For Singapore in one day, Fort Canning can replace one of the paid attractions in favour of a free morning green space experience. See also the Singapore for kids itinerary — children enjoy the hill climb and the non-violent aspects of the Battlebox story if they are old enough (the recommended minimum is around 8–10 years old).

The fall of Singapore — context for the Battlebox

Understanding why the Battlebox matters requires some historical context. The British defence of Malaya and Singapore in 1941–42 was one of the most comprehensive Allied failures of the Second World War. The Japanese invasion from Thailand, which began on 8 December 1941 (same day as Pearl Harbor, though the Malay Peninsula attack came first due to time zones), swept down the Malay Peninsula in 55 days — a campaign that General Yamashita Tomoyuki executed with roughly 30,000 troops against a defending force that ultimately numbered over 85,000 British, Indian, and Australian soldiers.

The British strategic error was almost total: fixed defences oriented toward a naval attack from the south, inadequate air cover, poor supply lines, and command decisions made in the Fort Canning bunker with incomplete intelligence. The surrender on 15 February 1942 — Chinese New Year of that year — was the largest capitulation in British military history. Churchill called it “the greatest disaster and capitulation of British history.”

Singapore spent 3.5 years under Japanese occupation (called Syonan-to, “Light of the South”), ending with Japan’s surrender in August 1945. The British colonial administration returned briefly but the psychological and political authority of colonial rule never fully recovered. The fall of Singapore is widely considered a catalyst for the broader decolonisation of Southeast Asia.

The Battlebox tells this story from inside the command structure. Visiting it is one of the more honest heritage experiences Singapore offers — neither triumphalist nor unnecessarily grim, but historically frank.

Live events and performances at Fort Canning

Fort Canning Green hosts Singapore’s best outdoor performance venue. The amphitheatre-style lawn with the hill as a backdrop has been used for Fort Canning Live (annual music series), Shakespeare in the Park (Singapore Repertory Theatre), Ballet Under the Stars, and multiple international touring acts. Events are concentrated in March–May and September–November, avoiding the wettest monsoon months.

Tickets for performances typically run SGD 30–100 depending on the act.

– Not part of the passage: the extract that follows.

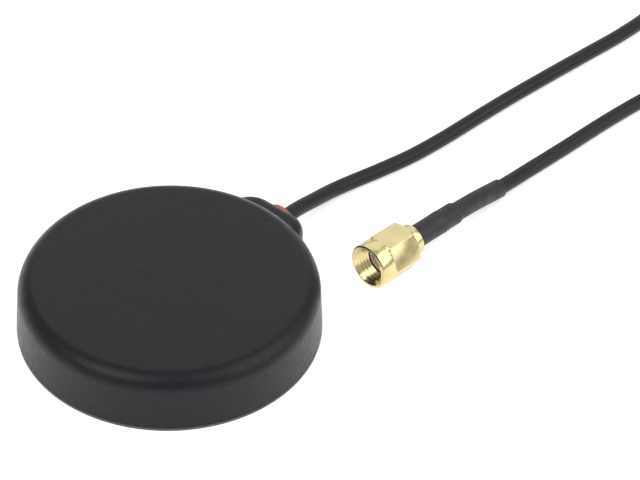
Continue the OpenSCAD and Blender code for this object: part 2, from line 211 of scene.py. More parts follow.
def joined(name, pieces):
    work = bmesh.new()
    for piece in pieces:
        work.from_mesh(piece.data)
    mesh = bpy.data.meshes.new(name)
    work.to_mesh(mesh)
    work.free()
    for piece in pieces:
        bpy.data.objects.remove(piece)
    return objectFrom(mesh, name)


def finishPiece(piece, material, body, nodes=(), smoothAngle=35):
    piece.data.materials.clear()
    piece.data.materials.append(material)
    smoothBy(piece, smoothAngle)
    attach(piece, body)
    if nodes:
        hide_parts(*nodes)
    return piece


def lathe(name, profile, columns, place=None):
    # turns a closed outline of [radius, height] points about Z; place moves the result
    angles = np.linspace(0, 2 * math.pi, columns, endpoint=False)
    profile = np.asarray(profile, float)
    rows = np.stack([profile[:, 0, None] * np.cos(angles), profile[:, 0, None] * np.sin(angles),
                     np.repeat(profile[:, 1, None], columns, 1)], -1)
    if place is not None:
        rows = place(rows)
    return gridObject(name, rows, wrapRows=True)


def roundTheAxis(name, profile, columns, ring, degrees):
    # the same turned shape at several places round the housing's axis
    made = []
    for a in np.radians(degrees):
        middle = ring * np.array([math.cos(a), math.sin(a), 0])
        made.append(lathe(name, profile, columns, lambda p, middle=middle: p + middle))
    return made


def roundedProfile(points, radius, steps=4):
    # the closed outline with each corner rounded, by at most a share of the sides that meet there
    points = [np.array(p, float) for p in points]
    made, share = [], 0.45
    for i, p in enumerate(points):
        before, after = points[i - 1] - p, points[(i + 1) % len(points)] - p
        reach = min(radius, np.linalg.norm(before) * share, np.linalg.norm(after) * share)
        if p[0] < 1e-6 or reach < 1e-4:
            made.append(p)
            continue
        a = p + before / np.linalg.norm(before) * reach
        b = p + after / np.linalg.norm(after) * reach
        for k in range(steps + 1):
            t = k / steps
            made.append((1 - t) ** 2 * a + 2 * t * (1 - t) * p + t * t * b)
    return np.array(made)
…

Bring a picnic mat — BYO food and drinks is standard practice at outdoor Fort Canning events. The atmosphere on a clear evening with the city skyline visible above the trees is one of the more pleasant entertainment settings in the region.

Practical information

Fort Canning MRT (Downtown Line): exit directly at the north base of the hill. Follow signs to the park entrance; the hill path is clearly marked.

City Hall MRT alternative: walk north along St Andrew’s Road, then up Canning Rise — about 15 minutes total. This approach gives a better view of the colonial buildings en route.

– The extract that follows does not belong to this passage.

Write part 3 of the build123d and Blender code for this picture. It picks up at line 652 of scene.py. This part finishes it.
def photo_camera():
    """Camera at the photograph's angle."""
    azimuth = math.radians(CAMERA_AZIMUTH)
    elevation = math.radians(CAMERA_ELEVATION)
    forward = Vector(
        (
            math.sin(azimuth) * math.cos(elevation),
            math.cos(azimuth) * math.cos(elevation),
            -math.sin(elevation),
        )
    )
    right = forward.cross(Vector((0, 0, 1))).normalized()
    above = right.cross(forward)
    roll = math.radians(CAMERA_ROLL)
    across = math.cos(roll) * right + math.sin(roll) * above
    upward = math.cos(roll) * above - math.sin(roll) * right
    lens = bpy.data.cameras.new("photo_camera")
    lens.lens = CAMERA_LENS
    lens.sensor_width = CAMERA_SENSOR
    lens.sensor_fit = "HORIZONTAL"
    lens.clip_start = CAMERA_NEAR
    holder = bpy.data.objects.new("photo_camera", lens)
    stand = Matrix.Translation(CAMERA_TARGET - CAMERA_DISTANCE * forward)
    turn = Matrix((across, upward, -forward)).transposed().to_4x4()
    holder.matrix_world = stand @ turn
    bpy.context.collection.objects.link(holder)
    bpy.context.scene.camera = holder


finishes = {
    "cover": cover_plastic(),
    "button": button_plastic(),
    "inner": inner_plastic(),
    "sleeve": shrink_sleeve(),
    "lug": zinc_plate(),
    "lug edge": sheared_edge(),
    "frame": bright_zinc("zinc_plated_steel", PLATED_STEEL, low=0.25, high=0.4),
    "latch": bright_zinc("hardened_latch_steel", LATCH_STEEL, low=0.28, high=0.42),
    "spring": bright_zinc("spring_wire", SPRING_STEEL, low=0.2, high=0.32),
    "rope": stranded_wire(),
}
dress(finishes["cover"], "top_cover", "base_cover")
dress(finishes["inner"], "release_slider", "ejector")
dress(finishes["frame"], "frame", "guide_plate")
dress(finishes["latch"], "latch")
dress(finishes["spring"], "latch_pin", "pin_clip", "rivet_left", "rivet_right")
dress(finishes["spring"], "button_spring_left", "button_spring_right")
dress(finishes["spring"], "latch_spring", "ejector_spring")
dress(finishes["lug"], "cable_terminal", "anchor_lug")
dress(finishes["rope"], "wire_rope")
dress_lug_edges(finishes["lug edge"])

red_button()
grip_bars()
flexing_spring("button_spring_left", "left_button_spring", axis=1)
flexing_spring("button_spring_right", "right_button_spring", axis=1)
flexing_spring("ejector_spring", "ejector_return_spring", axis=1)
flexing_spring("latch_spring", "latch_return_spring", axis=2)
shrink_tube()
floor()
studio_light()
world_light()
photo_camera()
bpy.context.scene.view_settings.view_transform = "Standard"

Opening hours: the park is open 24 hours. Toilets are available near the main summit area.

Facilities: no food stalls on the hill itself. Nearest options are at Clarke Quay (south), the Dhoby Ghaut area (north), or bring water from any 7-Eleven near the MRT stations.

Weather: the hill has good tree cover but open areas get hot. Early morning visits are considerably more comfortable.

Walking to Fort Canning from Clarke Quay

The 10-minute walk from Clarke Quay to Fort Canning is one of the better short urban walks in Singapore. The route goes north from Clarke Quay MRT along River Valley Road or Hill Street, through the conservation shophouse area of Mohamed Sultan Road, and up to the park entrance. Along the way you pass through a quietly residential stretch that contrasts with both the riverside bar district below and the civic institutions above.

Hill Street itself has a line of conservation shophouses painted in vivid stripes — one of Singapore’s more photographed streetscapes, often used in tourism imagery. The Central Fire Station (built 1908) at the corner of Hill Street is the oldest functioning fire station in Singapore, still operational, and architecturally notable in a Baroque-influenced colonial style. Both are on the walking route between Clarke Quay and Fort Canning and worth a brief stop.

Frequently asked questions about Fort Canning

Is the Fort Canning Battlebox worth visiting?

Yes, if you have any interest in WW2 history or the specific story of the fall of Singapore. It is one of the more honest and affecting military heritage sites in the region. The physical reality of the bunker and the quality of the tour materials justify the admission cost. If WW2 history is not your focus, the hill itself is free and worth a 45-minute walk regardless.

Do I need to book the Battlebox in advance?

Yes. Tours run at fixed times with limited capacity. Walk-up entry is sometimes possible but not guaranteed. Advance booking is strongly advised, especially on weekends and during school holidays.

Can children visit the Battlebox?

Children under 6 are not admitted. For children aged 6–12, the experience can be intense — the dramatisations are realistic and the themes include military defeat and imprisonment. Parental judgment required. The outdoor hill and gardens are entirely family-friendly.

Is Fort Canning good for a morning walk or run?

Very much so. The paved paths are used daily by local joggers and walkers, especially before 9 am when the heat is manageable. The loop around the hill takes about 30–45 minutes at a walking pace. There are outdoor exercise stations at several points.

How does Fort Canning connect to the rest of the city?

Fort Canning MRT (Downtown Line) connects directly to Bugis (2 stops east), Little India (3 stops east), and Promenade/Marina Bay direction (south). The hill is also walkable from Clarke Quay (10 min), the Civic District (10 min), and Orchard Road (20 min via the hill’s north slope to Penang Road).